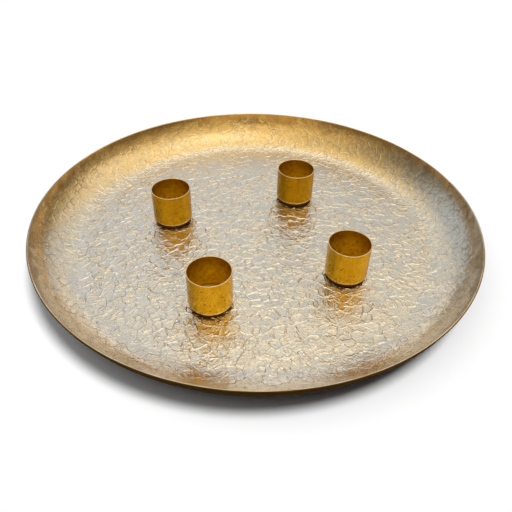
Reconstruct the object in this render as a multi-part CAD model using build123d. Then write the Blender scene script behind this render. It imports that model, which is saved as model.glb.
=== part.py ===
from build123d import *
import math
import os

# Candle plate: a round pressed dish with four loose magnetic cups for tall candles.
# Millimetres, +Z up. The origin is the centre of the dish's flat underside, on the table.

# Dish, pressed from one sheet, with its cut edge rounded over
plate_diameter = 250.0
plate_height = 20.0
sheet_thickness = 1.0
# how far the wall has turned up from flat where it ends
wall_turn_deg = 73.0

# Candle cup, deep drawn from thin sheet
cup_bore = 22.0
cup_height = 20.0
cup_wall = 0.5
# the bend between the cup's floor and its wall, on the inside
cup_corner_radius = 0.6
cup_rim_rounding = 0.15

# Ring magnet under each cup
magnet_diameter = 21.5
magnet_thickness = 1.5
magnet_chamfer = 0.2
countersink_depth = 0.9

# Hollow rivet that holds the magnet to the cup
rivet_shank_diameter = 3.2
rivet_bore_diameter = 2.0
rivet_head_diameter = 7.0
rivet_head_edge = 0.2
rivet_head_crown = 0.35
rivet_hole_clearance = 0.1
# how far the flared tail stays above the magnet's lower face
rivet_tail_recess = 0.2
# how far the rivet is drilled up from its tail
rivet_bore_depth = 1.2

# Where the cups stand, left to right and front to back, as shares of the flat floor's radius.
# They were set down by hand, so they are near the corners of a square and not on them.
cup_place_shares = {
    "left": (-0.518, 0.155),
    "back": (0.247, 0.418),
    "front": (-0.228, -0.579),
    "right": (0.499, -0.334),
}

# Worked out from the sizes above
plate_radius = plate_diameter / 2
half_sheet = sheet_thickness / 2
wall_turn = math.radians(wall_turn_deg)
bend_radius = (plate_height - sheet_thickness) / (1 - math.cos(wall_turn))
floor_radius = plate_radius - half_sheet - bend_radius * math.sin(wall_turn)
cup_radius = cup_bore / 2 + cup_wall
shank_radius = rivet_shank_diameter / 2
hole_radius = shank_radius + rivet_hole_clearance

# Levels above the table
dish_floor = sheet_thickness
cup_base = dish_floor + magnet_thickness
cup_floor = cup_base + cup_wall
cup_top = cup_base + cup_height


def turned(outline):
    """The solid that a closed outline, drawn as radius and height, sweeps about the Z axis."""
    return revolve(Plane.XZ * make_face(outline), Axis.Z)


def around(centre, radius, turn):
    """The point at a turn from straight down, in radians, on a circle about a centre."""
    return (centre[0] + radius * math.sin(turn), centre[1] - radius * math.cos(turn))


def make_plate():
    """Flat floor, a wall that curves up in one bend, and a full round on the cut edge."""
    inside = bend_radius - half_sheet
    outside = bend_radius + half_sheet
    bend_centre = (floor_radius, sheet_thickness + inside)
    edge_centre = around(bend_centre, bend_radius, wall_turn)
    edge_tip = around(edge_centre, half_sheet, wall_turn + math.pi / 2)
    outline = Polyline((floor_radius, sheet_thickness), (0, sheet_thickness), (0, 0), (floor_radius, 0))
    outline += ThreePointArc(
        (floor_radius, 0),
        around(bend_centre, outside, wall_turn / 2),
        around(bend_centre, outside, wall_turn),
    )
    outline += ThreePointArc(
        around(bend_centre, outside, wall_turn),
        edge_tip,
        around(bend_centre, inside, wall_turn),
    )
    outline += ThreePointArc(
        around(bend_centre, inside, wall_turn),
        around(bend_centre, inside, wall_turn / 2),
        (floor_radius, sheet_thickness),
    )
    return turned(outline)


def make_cup():
    """Drawn cup with a rounded bottom corner and a hole for the rivet in its floor."""
    bore_radius = cup_bore / 2
    section = make_face(
        Polyline(
            (hole_radius, cup_base),
            (cup_radius, cup_base),
            (cup_radius, cup_top),
            (bore_radius, cup_top),
            (bore_radius, cup_floor),
            (hole_radius, cup_floor),
            close=True,
        )
    )
    outer_corner = section.vertices().sort_by_distance((cup_radius, cup_base))[:1]
    section = fillet(outer_corner, cup_corner_radius + cup_wall)
    inner_corner = section.vertices().sort_by_distance((bore_radius, cup_floor))[:1]
    section = fillet(inner_corner, cup_corner_radius)
    rim_corners = section.vertices().group_by(Axis.Y)[-1]
    section = fillet(rim_corners, cup_rim_rounding)
    return revolve(Plane.XZ * section, Axis.Z)


def make_magnet():
    """Flat ring magnet, countersunk underneath for the rivet's flared tail."""
    radius = magnet_diameter / 2
    return turned(
        Polyline(
            (hole_radius + countersink_depth, dish_floor),
            (radius - magnet_chamfer, dish_floor),
            (radius, dish_floor + magnet_chamfer),
            (radius, cup_base - magnet_chamfer),
            (radius - magnet_chamfer, cup_base),
            (hole_radius, cup_base),
            (hole_radius, dish_floor + countersink_depth),
            close=True,
        )
    )


def make_rivet():
    """Low domed head on the cup's floor, and a hollow tail flared into the countersink."""
    bore_radius = rivet_bore_diameter / 2
    head_radius = rivet_head_diameter / 2
    tail = dish_floor + rivet_tail_recess
    flare_start = dish_floor + countersink_depth
    flare = flare_start - tail
    bore_top = tail + rivet_bore_depth
    head_edge = cup_floor + rivet_head_edge
    crown = head_edge + rivet_head_crown
    # the dome is part of the sphere through the head's edge and its crown
    dome_radius = (head_radius**2 + rivet_head_crown**2) / (2 * rivet_head_crown)
    dome_centre = (0, crown - dome_radius)
    half_way = math.asin(head_radius / dome_radius) / 2
    outline = ThreePointArc(
        (head_radius, head_edge), around(dome_centre, dome_radius, math.pi - half_way), (0, crown)
    )
    outline += Polyline(
        (0, crown),
        (0, bore_top),
        (bore_radius, bore_top),
        (bore_radius, flare_start),
        (bore_radius + flare, tail),
        (shank_radius + flare, tail),
        (shank_radius, flare_start),
        (shank_radius, cup_floor),
        (head_radius, cup_floor),
        (head_radius, head_edge),
    )
    return turned(outline)


def set_out(piece, name):
    """A copy of a piece of the cup, moved from the dish's centre to the named cup's place."""
    across, along = cup_place_shares[name]
    return Pos(across * floor_radius, along * floor_radius, 0) * piece


os.makedirs("parts", exist_ok=True)
export_step(make_plate(), "parts/plate.step")

cup_pieces = {"cup": make_cup(), "magnet": make_magnet(), "rivet": make_rivet()}
for place in cup_place_shares:
    for kind, piece in cup_pieces.items():
        export_step(set_out(piece, place), f"parts/{place}_{kind}.step")
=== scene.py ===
import math
import random

import bmesh
import bpy
from mathutils import Matrix, Vector, kdtree, noise
from mathutils.geometry import delaunay_2d_cdt


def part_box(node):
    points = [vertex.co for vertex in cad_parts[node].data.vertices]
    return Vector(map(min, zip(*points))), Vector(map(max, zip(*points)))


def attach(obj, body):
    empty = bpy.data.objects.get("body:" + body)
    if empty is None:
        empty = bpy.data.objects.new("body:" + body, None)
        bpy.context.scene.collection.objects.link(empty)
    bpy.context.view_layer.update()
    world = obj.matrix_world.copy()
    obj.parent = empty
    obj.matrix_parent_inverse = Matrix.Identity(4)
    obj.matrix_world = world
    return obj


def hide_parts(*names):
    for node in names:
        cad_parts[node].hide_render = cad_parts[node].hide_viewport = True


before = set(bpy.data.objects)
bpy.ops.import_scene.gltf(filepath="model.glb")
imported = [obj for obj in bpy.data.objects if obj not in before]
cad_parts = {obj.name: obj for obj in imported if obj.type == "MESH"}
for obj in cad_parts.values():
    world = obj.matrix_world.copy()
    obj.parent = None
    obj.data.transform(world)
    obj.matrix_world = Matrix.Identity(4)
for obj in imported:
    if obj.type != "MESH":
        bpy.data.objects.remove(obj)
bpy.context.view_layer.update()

# Metres throughout. The dish's overall size and the cups' places come from the frame.
MM = 0.001

# Dish: sheet pressed up in one bend, with a creased face
SHEET = 1.0 * MM
WALL_TURN = math.radians(73)
plate_low, plate_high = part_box("plate")
plate_radius = (plate_high.x - plate_low.x) / 2
plate_height = plate_high.z - plate_low.z
half_sheet = SHEET / 2
bend_radius = (plate_height - SHEET) / (1 - math.cos(WALL_TURN))
floor_radius = plate_radius - half_sheet - bend_radius * math.sin(WALL_TURN)
blank_radius = floor_radius + bend_radius * WALL_TURN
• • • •
#### Task
Repeat, exactly as they stand above, the lines from the line with "return Pos(across *" to the line with "obj.matrix_world = world", both lines included.

#### Problem solution
    return Pos(across * floor_radius, along * floor_radius, 0) * piece


os.makedirs("parts", exist_ok=True)
export_step(make_plate(), "parts/plate.step")

cup_pieces = {"cup": make_cup(), "magnet": make_magnet(), "rivet": make_rivet()}
for place in cup_place_shares:
    for kind, piece in cup_pieces.items():
        export_step(set_out(piece, place), f"parts/{place}_{kind}.step")
=== scene.py ===
import math
import random

import bmesh
import bpy
from mathutils import Matrix, Vector, kdtree, noise
from mathutils.geometry import delaunay_2d_cdt


def part_box(node):
    points = [vertex.co for vertex in cad_parts[node].data.vertices]
    return Vector(map(min, zip(*points))), Vector(map(max, zip(*points)))


def attach(obj, body):
    empty = bpy.data.objects.get("body:" + body)
    if empty is None:
        empty = bpy.data.objects.new("body:" + body, None)
        bpy.context.scene.collection.objects.link(empty)
    bpy.context.view_layer.update()
    world = obj.matrix_world.copy()
    obj.parent = empty
    obj.matrix_parent_inverse = Matrix.Identity(4)
    obj.matrix_world = world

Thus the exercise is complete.